The bill’s proponents — including House Judiciary Democrats — say this would level the playing field for “brick” retailers and “click” retailers.
Rep. Ted Deutch (D-Fla.) asked committee members to consider the current system’s burdens in addition to any burdens imposed on online retailers under a new online sales tax regime.
“Shouldn’t we also be thinking about the burden that we’re imposing currently on business owners … by allowing a system to continue where independent retailers, retailers who play crucial roles in our communities, find themselves at a disadvantage,” he said.
On the other hand, the bill’s critics say it would impose undue compliance burdens on online retailers who would suddenly have to navigate almost 10,000 state and local tax jurisdictions.
“This is a new tax to those from whom it’s never been collected,” Rep. Tom Marino (R-Pa.) said. “I’m one to not support an increase in taxes.”
While House Judiciary Chairman Bob Goodlatte (R-Va.) has said he would examine the issue, he has not taken up the Senate bill wholesale. Instead, he released a set of seven principles last year that any legislation against his committee must meet.
During Wednesday’s hearing, Goodlatte pushed a panel of tax lawyers to consider how their alternative online sales tax proposals match up with his principles.
Goodlatte said that the Marketplace Fairness Act does not measure up to his principle about minimizing compliance burdens. “The bill required states to provide free software” to calculate interstate sales tax, “but did not address integration costs,” he said.
He questioned the efficacy of software solutions in light of the recent website issues faced by President Obama’s healthcare system under the Affordable Care Act.
“There are over 9,600 taxing jurisdictions, and the Affordable Care Act experience has left voters wary of highly touted software solutions,” he said.
Former-Rep. Christopher Cox (R-Calif.) — who testified on behalf of e-commerce trade group NetChoice — said tax calculation software such as the kind provided under the Senate bill “is free like a puppy” because it does not take into account integration costs.
Goodlatte also pressed panelists to consider whether their alternative tax solutions would raise privacy concerns by requiring multiple tax agencies to process individual consumers’ purchase information.
Cox said his proposal — which would require state tax agencies to collect and remit sales tax to other states for their residents’ purchases — met Goodlatte’s privacy criteria by allowing an online retailer to answer to only his states’ tax authority.

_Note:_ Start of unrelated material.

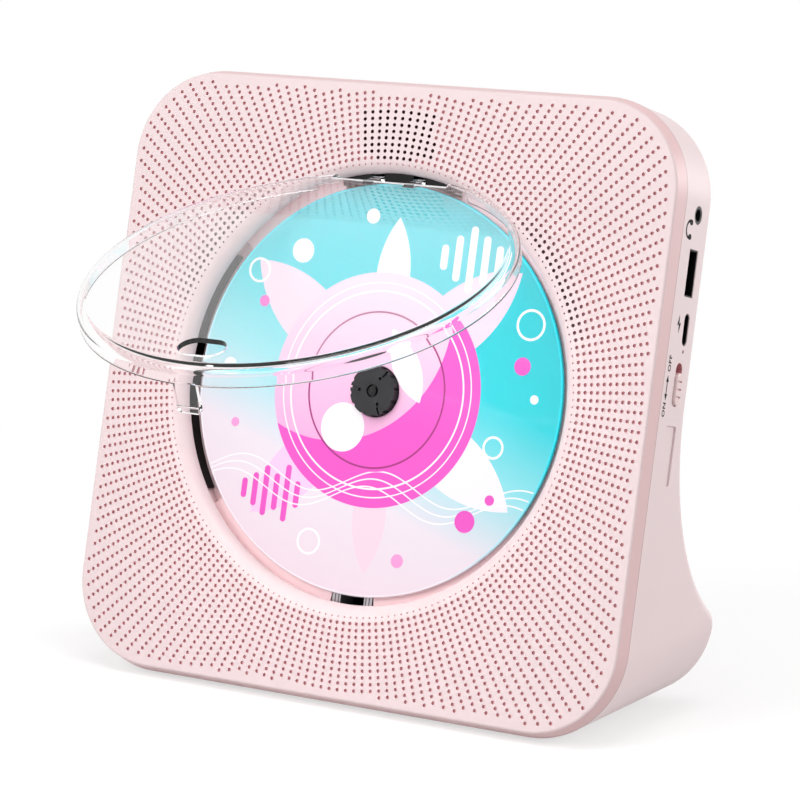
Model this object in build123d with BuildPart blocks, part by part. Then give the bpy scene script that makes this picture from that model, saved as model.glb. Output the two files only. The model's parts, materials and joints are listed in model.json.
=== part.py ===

Cox said the privacy concerns are especially poignant in light of recent high-profile data breaches, including Target’s, which made vulnerable the personal and financial information of tens of millions of consumers.
Rep. Jerrold Nadler (D-N.Y.) said he disagreed with one of Goodlatte’s principles and urged the committee to take up the Marketplace Fairness Act.
Nadler acknowledged the desire the even the playing field between online and brick-and-mortar retailers but said the debate is “also about a far more broader principle; it’s about not destroying the sovereignty of the states.”
“You might want to keep tax rates low, or high, or middling,” he said, citing one of Goodlatte’s principles that encourages competition on tax policy to keep taxes low.
“It’s a decision for the states” to make, Nadler said, adding that the committee’s job as federal regulators is “to protect their ability to decide if tax rates are low or high.”
While some Republicans took up Nadler’s argument and pushed for an online sales tax as a states’ rights issue, many on the committee questioned whether a federal system to empower states to collect online sales tax would constitute a new tax.
Rep. Steve Chabot (R-Ohio) said he doubts the arguments made by cash-strapped states that a federal law empowering them to collect an online sales tax would allow them to lower other taxes.
“I find it not credible that states are going to lower taxes,” he said.
Chabot also asked panelists to clarify how often online retailers avoid collecting sales tax.
“A lot more Internet sales tax is collected than people generally say,” he said, pointing to large online retailers such as Amazon, which have physical presences in many states.
Democrats on the committee pushed for quick consideration of an online sales tax system, stressing a need to level the playing field between online and physical retailers.
Judiciary ranking member John Conyers (D-Mich.) said he was open to the alternative systems proposed at the hearing but urged his committee to take quick action.
This issue is a prime opportunity for all of us to work in a bipartisan basis on legislation,” he said. “But, it is imperative that we do so this year.”
Rep. Zoe Lofgren (D-Calif.) expressed a desire to create parity between online and brick-and-mortar but wondered about the compliance burdens on small businesses under any of the online sales tax systems outlined by panelists.
“This is not a simple issue,” she said. “If it were, it would have been solved a long time ago.”